Wouldn’t it be easier to just take into account point #1 in your projections by not applying a wide range of values for the categories which are difficult to project? It seems that’s what Steamer has done at least.

More info here:
http://tangotiger.com/index.php/site/article/difference-between-forecasting-results-with-an-without-an-identifier

Elias Walsh
10 years ago

That’s true, and exactly the source of the problem. Good projection systems like Steamer will project a narrower range of values than will actually be realized. However, when you z-score the stats you divide by a too small standard deviation and get back a wide range of values, essentially undoing all that good mean reversion in the projections. It’s similar to what would happen if you decided to z-score stolen bases using a standard deviation calculated only among catchers.
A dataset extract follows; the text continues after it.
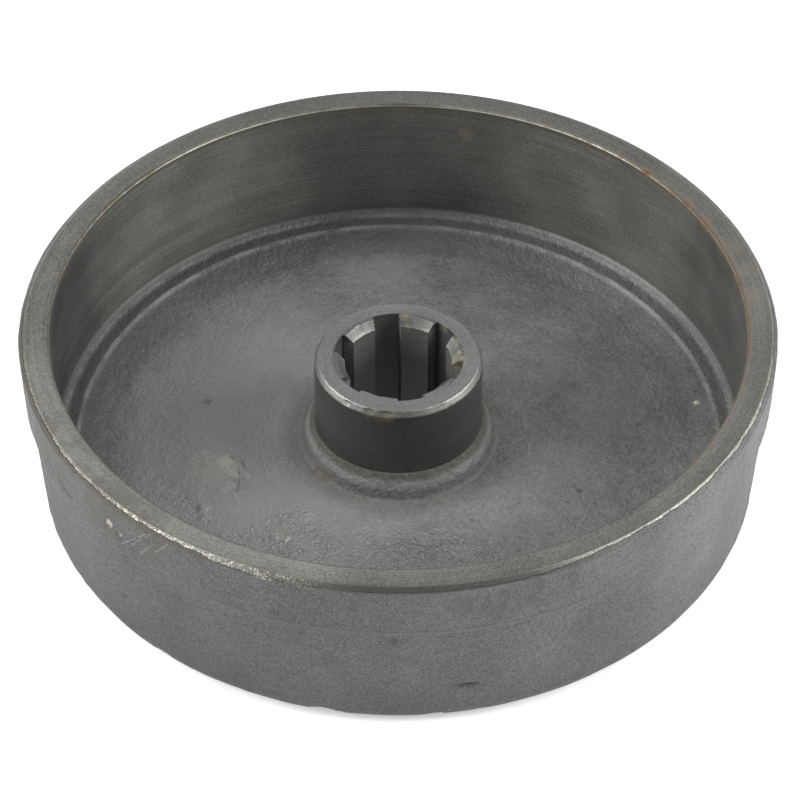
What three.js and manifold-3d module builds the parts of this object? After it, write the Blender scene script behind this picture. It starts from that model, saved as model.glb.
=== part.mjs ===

You’d end up paying a ton for a C with 5 projected SB versus the another identical C with only 4 SB.

BeanoCook
10 years ago

Stat categories in H2H leagues vary wildly in value due to aforementioned variability over what is a short time period of one week. My data work shows batting average is almost all luck, over a week. SB is worth almost double HR, both are very valuable. In pitching, Ks are most valuable, whip is more stable than era. In general pitching categories are more stable, thus more valuable over a week, factoring in a min of 30 ip. I love that this critical info is almost completely ignored, it’s allowed me to win league after league, ESP Y!

Pitchers are way under drafted, it plays right into the face of conventional wisdom, it’s perfect. Humans still over rate batting average, even in fantasy…perfect. It’s near useless in a H2H league.